Los cristianos no nos podemos resignar ni claudicar, no podemos llegar a decir que nuestra vida es miserable y fracasada; no podemos llegar afirmar que no va cambiar nada en nuestra vida. El Espíritu Santo es la promesa de Jesús que levanta a los caídos, inspira las almas, abre las mentes y corazones y nos regresa las ganas de hacer el bien.

El Espíritu Santo devuelve la alegría y concede la fortaleza. La prueba no sólo está en la vida de los apóstoles, sino en todas las generaciones de seguir de Cristo que hemos conocido y que experimentan la fuerza interior, el consuelo, la alegría y la paz en los momentos más adversos de la vida.
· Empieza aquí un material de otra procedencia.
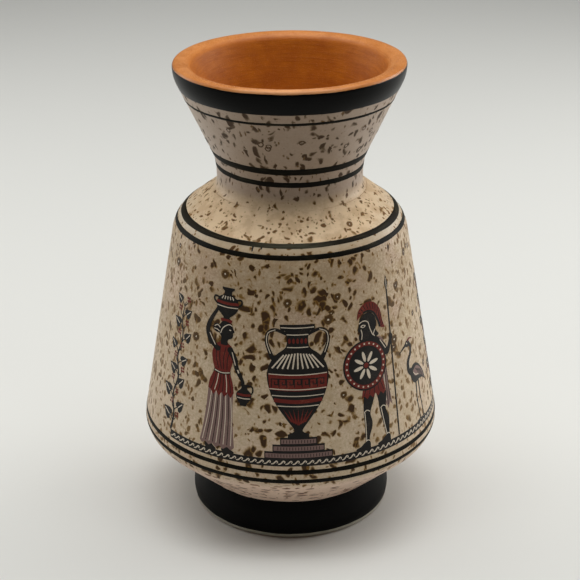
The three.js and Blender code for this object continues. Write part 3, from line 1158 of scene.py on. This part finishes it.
def amphora():
    """A great two-handled jar on a stepped plinth."""
    p = Picture()
    for width, low in [(11.6, 0), (8.8, 2.5), (6.2, 5)]:
        p.fill("black", box(-width, low, width, low + 2.5))
        p.fill("mauve", box(0.35 - width, low + 0.3, width - 0.35, low + 1.85))
        for k in range(1 - int(width), int(width)):
            p.line("black", (k, low + 0.5), (k, low + 1.6), width=0.22, steps=1)
    body = [(2.1, 9.2), (1.5, 10.4), (4.4, 14.5), (8.2, 20.5), (10.2, 27), (9.8, 32), (7.4, 36)]
    body += [(4.6, 38.2), (3.7, 39.6), (3.5, 42.2), (4.1, 44.4)]
    p.fill("black", twin([(3.6, 7.5), (3.6, 8.6)] + through(body) + [(5.6, 44.6), (5.8, 46.6)]))
    for side in (-1, 1):
        path = [(3.2, 43.2), (7.2, 44.8), (9.7, 43.6), (10.2, 40.4), (9, 36.6), (8, 34.8)]
        path = [(side * x, y) for x, y in path]
        p.stroke("black", path, 1.1, 1.1, 1.1, 1.2, 1.4, 1.8)
        p.line("white", *path[1:5], width=0.26)

    # Rays over the foot, bands, a key pattern and tongues on the shoulder
    for k in range(-3, 4):
        low = 11.9 + abs(k) * 0.35
        p.fill("red", [(k * 0.68 - 0.42, low), (k * 0.68 + 0.42, low), (k * 1.7, 17.6)])
    p.stroke("red", [(-8.1, 20.6), (0, 20), (8.1, 20.6)], 1.3)
    band = through([(-9.6, 24.2), (0, 23.7), (9.6, 24.2)])
    p.fill("red", band + through([(9.85, 29.8), (0, 29.4), (-9.85, 29.8)]))
    rings = [(6.9, 18.6), (8.7, 22.2), (9.5, 24.5), (9.7, 29.6), (3.5, 38.9), (3.6, 43.2), (5.5, 45.6)]
    for reach, height in rings:
        p.line("white", (-reach, height), (0, height - 0.03 * reach), (reach, height))
    key = [(-1.2, 0), (-1.2, 2.7), (1, 2.7), (1, 0.8), (-0.1, 0.8), (-0.1, 1.7)]
    for k in range(-3, 4):
        places = [(2.55 * k + x, 25.2 + y) for x, y in key]
        for (x0, y0), (x1, y1) in zip(places, places[1:]):
            edge = 0.17
            low, high = (min(x0, x1) - edge, min(y0, y1) - edge), (max(x0, x1) + edge, max(y0, y1) + edge)
            p.fill("black", box(*low, *high))
    for k in range(-5, 6):
        low, high = (1.72 * k, 31.4 + abs(k) * 0.04), (0.92 * k, 36.9 - abs(k) * 0.12)
        p.line("white", low, high, width=0.5, steps=1)
    for k in range(-2, 3):
        p.fill("red", oval(k * 1.35, 41, 0.45, 0.95, steps=10))
    return p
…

Si alguien ya se dio por vencido o si alguien está bloqueado, reconozca que hay un poder que es el Espíritu Santo que necesitamos invocar para que venga a renovarnos en la vida.

Como los apóstoles, también nosotros estamos reunidos con María Santísima en nuestro cenáculo para recibir al Espíritu Santo. La Iglesia es una madre que hace hasta lo imposible para que llegue a todos nosotros el soplo del Espíritu Santo.